Most of the performances are quite special with Susannah York as the starlet leading the pack. Strangely enough, Fonda as the determined young woman with no real background, to me, is one of the weaker performers, never creating an emotional tie to her frequently abrasive character. Seeing films in a non-chronological order, it makes it hard for me not to picture Fonda in one of her in the many dramatic roles giving this same performance regularly. There are a few scenes, such as the two where contestants are forced to speed walk for 10 minutes to avoid a triple elimination, where she lets herself go with the character, but soon after she gets forceful and energetic in ways that don’t feel natural, though were revelatory for many at the time, this being her first major dramatic role. I can see why some might have wanted Gig Young to have an Oscar for such a dour role, and he’s good in it, but he’s out classed by two others : Red Buttons, as the aging sailor and Bruce Dern as the pregnant woman’s husband.

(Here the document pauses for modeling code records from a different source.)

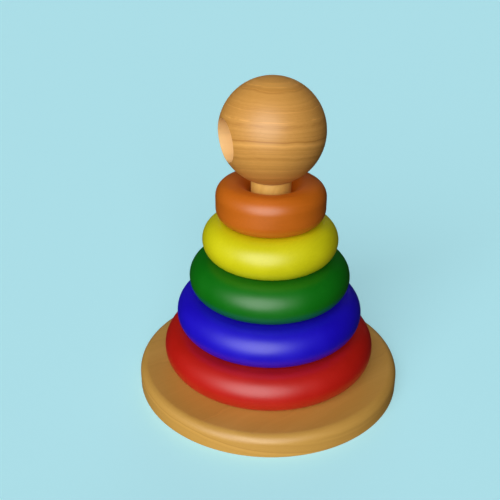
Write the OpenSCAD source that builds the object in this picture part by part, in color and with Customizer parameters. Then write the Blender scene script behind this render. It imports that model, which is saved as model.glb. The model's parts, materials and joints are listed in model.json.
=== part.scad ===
// Wooden ring-stacking pyramid: a round base with a dowel peg, five painted rings that
// grow smaller upwards, and a drilled wooden ball that caps the peg.
// The origin is the centre of the base's underside, and +Z runs up the peg.

/* [Base] */
// Diameter of the base disc
base_d = 125; // [112:1:160]
// Thickness of the base disc
base_h = 10.6; // [9:0.2:16]
// Radius of the base's top edge
base_top_round = 4.1; // [1:0.1:6]
// Radius of the base's bottom edge
base_bottom_round = 0.9; // [0.3:0.1:2]

/* [Peg] */
// Diameter of the dowel
peg_d = 18; // [14:0.5:19]
// Depth of the glued seat in the base
peg_seat_h = 6; // [4:0.5:6.5]
// Chamfer on the peg's top edge
peg_chamfer = 1.5; // [0.5:0.1:3]

/* [Rings] */
// Thickness of every ring
ring_h = 18.3; // [16:0.1:22]
// Outside diameter of the red ring, the lowest
red_d = 100; // [90:0.5:110]
// Outside diameter of the blue ring
blue_d = 87; // [78:0.5:89]
// Outside diameter of the green ring
green_d = 74.5; // [72:0.5:77]
// Outside diameter of the yellow ring
yellow_d = 62; // [60:0.5:71]
// Outside diameter of the orange ring, the highest
orange_d = 49.5; // [48:0.5:59]
// Edge radius on the outside of the orange ring
orange_round = 6.5; // [3:0.1:7]
// Diameter of the hole through every ring
ring_bore_d = 20.5; // [19.5:0.1:22]
// Edge radius where the hole meets a ring's faces
ring_bore_round = 6.5; // [2:0.1:7]

/* [Ball] */
// Diameter of the ball
ball_d = 46.6; // [45:0.1:52]
// Height of the ball's socket rim above the orange ring
ball_gap = 1.7; // [0.5:0.1:4]
// Depth of the socket above its rim
socket_h = 16; // [8:0.5:18]
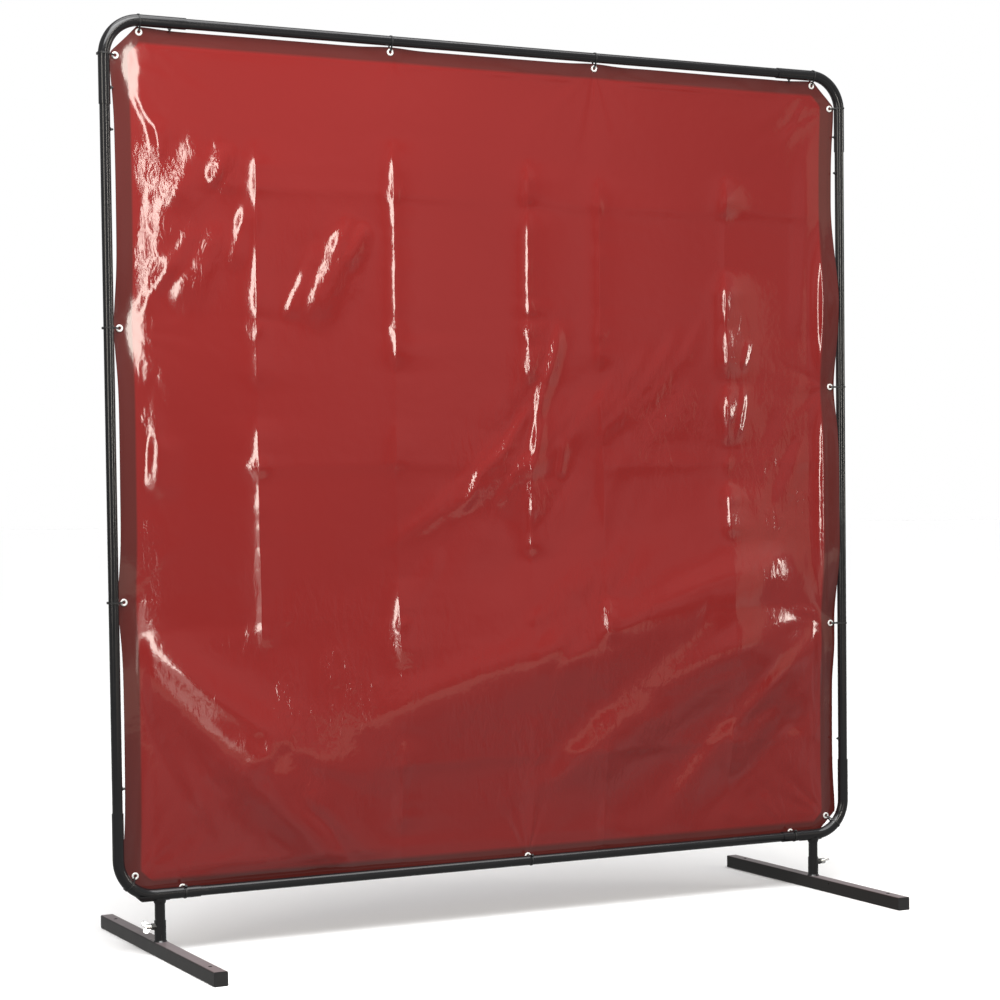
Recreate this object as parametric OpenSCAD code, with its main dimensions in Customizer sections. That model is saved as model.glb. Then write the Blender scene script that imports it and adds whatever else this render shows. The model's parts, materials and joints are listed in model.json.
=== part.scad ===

The performances certainly enhance the film, but the story itself is what draws me to the film. Spending the length sequestered in this massive auditorium as dozens of spectators filter in and out watching these despairing people try to eke out a few meager pennies for their entertainment. To have an entire film locked into such a small, confined space is a daring thing, but director Sydney Pollack does admirably well with the subject. It’s not often you get to see another side to the miserable stories of the Great Depression which seemed to focus mostly on hard up farmers, and this one does an excellent job exploring the deplorable events that catered to the wealthy and used the poor masses to provide that entertainment. And those closing scenes where Young asks Fonda and her partner to get married on the floor and afterward are so shocking and depressing that it makes the entire competition feel like a circus of greed. Although some of the scenes seem surreal and the entire opening credits featuring the horse in the field seem more like part of a distinct era of filmmaking than as a part of a grander whole. So, the film doesn’t always feel like one of universal appeal, it’s a film everyone should see at least once.